Dans un troisième chapitre, G. Lobrichon revient précisément sur l’idéal monastique. Quelle fut donc la mission que les moines s’attribuèrent ? Ils se sont réellement considérés comme "les élus de Dieu", au moins entre IXe et XIIe siècles. On connaît bien, grâce aux travaux pionniers de Dumézil, puis de Duby pour la société féodale, la fameuse tripartition fonctionnelle indo-européenne. Ce sont les moines qui, dès le IXe siècle, la remodèlent. Ecoutons Heiric, moine de Saint-Germain d’Auxerre, en 875 : "Les uns combattent, les autres travaillent la terre ; vous, vous êtes le troisième ordre, que Dieu a admis par élection dans la mouvance de son domaine privé, pour que, étant plus libres des choses extérieures, vous vous occupiez davantage des fonctions de son service". Les Clunisiens, moins d’un siècle plus tard, reprendront exactement ce schéma qui valorise la pureté virginale des moines, leur "horreur du sexe" comme dit Lobrichon, leur "horreur du dehors" plus généralement. Le monastère, entouré d’une clôture, se pense comme un microcosme ordonné, immunisé contre toute atteinte extérieure. On (re)découvre avec plaisir une photographie du plan de l’énorme abbaye de Saint-Gall, établi vraisemblablement vers 830. Tous les bâtiments (réfectoire, dortoir, salle capitulaire etc.), ont une forme quadrangulaire, signe d’ordre et d’intemporalité. Les Cisterciens adopteront eux aussi cette forme et essaimeront leur architecture dépouillée dans toute l’Europe du XIIe siècle.
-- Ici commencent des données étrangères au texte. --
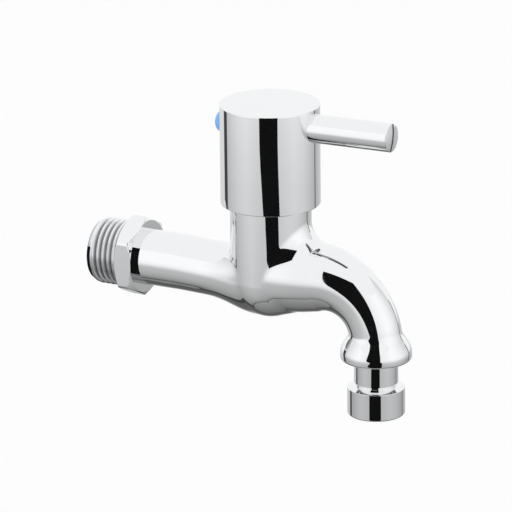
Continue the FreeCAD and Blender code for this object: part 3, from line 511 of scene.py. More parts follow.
def casting_field(p, s):
    """Distance from the casting's outside, and the direction straight away from it."""
    height = p[..., 2]
    low = smooth_step((ROOT_HIGH - height) / ROOT_DEPTH)
    root_fillet = s.root_fillet + (s.belly_fillet - s.root_fillet) * low
    root = joined(tube_field(p), chamber_field(p, s.neck_radius), root_fillet)
    spout = joined(spout_field(p, s), bell_field(p, s), BELL_FILLET)
    beside = smooth_step((SIDE_HIGH - height) / SIDE_FADE) * smooth_step((height - SIDE_LOW) / SIDE_FADE)
    return joined(root, spout, s.spout_fillet + (s.side_fillet - s.spout_fillet) * beside)


# The casting's grid

# The hexagon's corners as places across and up, in order of their angle from the top. They are a
# little uneven, as hand grinding leaves them.
HEXAGON = np.array([(-11.5, 7.3), (0.6, 12.8), (11.5, 7.3), (11.2, -7.6), (-0.6, -12.9), (-11.2, -7.6)])
LEAST_FACING = 0.2  # a flat that an angle meets less squarely than this is out of its reach

# Columns over one flat, in degrees from its middle on a regular hexagon: even over most of it and
# closer at its two ends
HALF_FLAT = 30.0
EVEN_COLUMNS = np.linspace(-24.0, 24.0, 33)
END_COLUMNS = np.array([25.4, 26.6, 27.5, 28.2, 28.8, 29.3, 29.7])

# Rows over the hexagon, by how far they lie from its nearer face: close over the chamfer, then even
CHAMFER_ANGLE = math.radians(30)  # between a chamfer and a face
CHAMFER_ROWS = np.array([0, 0.03, 0.08, 0.15, 0.23, 0.31, 0.4, 0.5, 0.6, 0.7, 0.8, 0.92, 1.05])
EVEN_ROWS_START = 1.3
EVEN_ROWS = 7

# Rings on the hexagon's faces: on the front one by how far they lie inside its edge, and on the back
# one by their share of the way from its edge to the tube
FRONT_RINGS = np.array([[0.25], [0.12], [0.04]])
BACK_RINGS = np.array([[0.02], [0.06], [0.3], [0.6], [0.9], [0.98], [1.0]])

# How far the roundings of the hexagon's edges reach: between two flats, between a chamfer and the
# turned corners, and between a flat and the turned outline
CORNER_ROUNDING = 0.12
TURNED_ROUNDING = 0.2
FLAT_ROUNDING = 0.1

INLET_BORE_END = 24.0  # where the inlet's bore ends in a cap, which nobody can see
TUBE_EDGE = np.array([0.05, 0.12])  # rows on the tube close behind the hexagon
TUBE_ROWS = 8  # rows from there to the slices
SLICES_X = 12.0  # where the slices begin, on the plain tube
SLICE_STEP = 0.62  # distance from slice to slice
RISE_START_X = VALVE_X - 4.0  # where the slices' middles start to pass over to the spout's line
BELL_SLICES = 8  # level slices below the bend
RAY_STEPS = 30  # steps that bring the slices' points onto the casting
NECK_ROWS = 55  # rows from the opening up to the neck's rim
NECK_STEPS = 12  # steps that bring their points onto the casting

# The opening under the neck: where it starts along the tube, where it ends round the bend, and how
# far down it reaches on each side
OPENING_START_X = 33.6
OPENING_END_TURN = math.radians(13.0)
OPENING_HALF_ANGLE = math.radians(70.0)

# The bores that nobody sees: the water's hole under the seat, the pocket below it, and the place
# along the tap where the spout's bore ends in a cap
WATER_HOLE_RADIUS = 5.5
POCKET_RADIUS = 6.5
POCKET_TOP = -0.2
POCKET_BOTTOM = -6.4
POCKET_CAP_RADIUS = 4.5
SPOUT_BORE_X = VALVE_X + 14.0

CLOSE = 0.05  # a ring this close to a sharp edge lets the surface shade flat up to it


def hexagon_angles():
    """The angles of the casting's columns from the top: 48 to each flat, closer at its two ends."""
    places = np.sort(np.concatenate([EVEN_COLUMNS, END_COLUMNS, -END_COLUMNS, [HALF_FLAT]]))
    share = (places + HALF_FLAT) / (2 * HALF_FLAT)
    corners = np.unwrap(np.arctan2(HEXAGON[:, 0], HEXAGON[:, 1]))
    turn = np.diff(corners, append=corners[0] + 2 * math.pi)
    return (corners[:, None] + turn[:, None] * share).ravel()


def hexagon_radii(angles):
    """How far the hexagon's outline lies from the inlet's axis at each angle.

    A flat is met at its distance divided by the cosine of the angle between it and the ray. The
    nearest flat counts, and the second nearest rounds the corner between them.
    """
    along = np.roll(HEXAGON, -1, axis=0) - HEXAGON
    out = np.stack([-along[:, 1], along[:, 0]], axis=-1) / np.linalg.norm(along, axis=-1)[:, None]
    out *= np.sign((out * HEXAGON).sum(-1))[:, None]
    facing = out[:, :1] * np.sin(angles) + out[:, 1:] * np.cos(angles)
    reach = (out * HEXAGON).sum(-1)[:, None] / np.maximum(facing, LEAST_FACING)
    nearest = np.sort(reach, axis=0)
    return smaller(nearest[0], nearest[1], CORNER_ROUNDING)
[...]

L’espace bien sûr, mais le temps aussi ! Si la journée du moine est rythmée par les six prières quotidiennes, Guy Lobrichon montre bien que cette liturgie alimente chez les moines le sentiment d’a-temporalité. "L’avenir du moine n’est pas terrestre, à la différence de celui du laïc ; sons sens est ailleurs, dans l’au-delà de l’Histoire". L’auteur caractérise néanmoins les moines par leur "emprise sur le futur". Ils contrôlent d’une part la société des défunts et de l’autre la terre nourricière (donc la société des vivants). Il faut rappeler qu’effectivement, dès le VIIe siècle, les monastères se sont vus confier d’immenses territoires par les familles aristocratiques et même princières. Jusqu’au XIIe siècle, les communautés - car un moine ne peut rien posséder en propre - accumulent ainsi un patrimoine foncier considérable et constituent des pôles économiques incontournables. On comprend qu’à la Révolution Française, la sécularisation des biens d’Eglise ait été un véritable bouleversement, moral certes, économique surtout.

Le propos de l’auteur s’accompagne de documents annexes sur la postérité littéraire de ces moines, que l’on peut trouver aujourd’hui "exotiques" lorsqu’ils nous font visiter Vézelay... Châteaubriand, Baudelaire mais aussi Dostoïveski ont été fascinés. Sans compter G. Duby et son ouvrage sur l’art cistercien, auquel G. Lobrichon rend ici hommage. Comme toujours, la collection Découvertes mise sur une iconographie abondante, peut-être trop dans le cas présent. Du moins, sa présentation laisse de temps en temps à désirer, car elle brouille les pistes chronologiques. Que viennent faire les Chartreux peints par Zurbaran en 1645 aux côtés d’un manuscrit du Décret de Gratien daté du XIVe siècle ? Le parti pris thématique de G. Lobrichon peut ici ou là poser quelques petits problèmes et donner au lecteur non averti une image a-historique de la vie monastique. L’auteur a préféré se concentrer sur les fonctions et les significations qu’eurent le monachisme occidental plutôt que de suivre pas à pas les évolutions institutionnelles alambiquées que connut ce même monachisme. L’ouvrage trouve donc ici sa seule limite pédagogique : la qualité de la réflexion nuit peut-être un peu à la bonne vieille chronologie historienne. Par ailleurs, s’il faut certes se réjouir d’un potentiel regain d’interêt qu’un tel opuscule pourra susciter pour un Moyen Age central trop négligé (X-XIe siècles), il est trop peu question ici des bouleversements socio-culturels du XIIIe siècle (l’apparition des Frères Mendiants qui promeuvent, eux, un idéal terrestre et relèguent ainsi les moines au rang de communautés fermées et élitistes), des réformes pontificales du XIVe siècle, de l’explosion d’une religion "flamboyante" à la fin du Moyen Age qui met fin au modèle ascétique dominant : celui des moines d’Occident.